In Going for Refuge to the Dharma I am not simply undertaking to study and follow the guidance of the Buddhist tradition. I am doing that, but I am also seeking to creatively engage with the Dharma, to clarify the Dharma, and even to re-express the Dharma freshly, so that it ‘works’ as a description of reality – and as a description of the transformational path that I have been undertaking for myself, and that I am tentatively recommending to others. So, one of my goals with this book is to inspire perhaps, a Going for Refuge to the Three Jewels in you, the reader, by providing some illumination and fresh clarity as to what the Three Jewels are.
In Going for Refuge to the Sangha, I am seeking to find a social and relational expression for my spiritual life in the transformative principle of spiritual community and spiritual friendship.

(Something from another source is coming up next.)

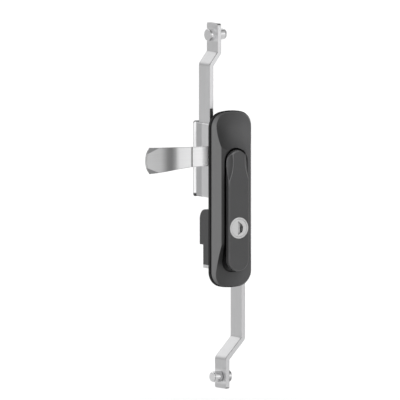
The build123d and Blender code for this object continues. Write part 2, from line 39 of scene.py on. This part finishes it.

For me, this calls for much more than simply joining a Buddhist organisation – it calls for a creative engagement with the essence of Sangha. It calls me to ask myself what Sangha is for the modern practitioner – what are its characteristics, and how can these characteristics be introduced into my life and the lives of others. This is the most difficult part of the task that I have set for myself. Going for Refuge to the Sangha is not a passive act of group membership – it is a creative act.
So, our Going for Refuge is always a longing, an aspiration, and an act of creation, and this book is an expression of my Going for Refuge. I very much hope that you enjoy it, and that it will support you on your journey.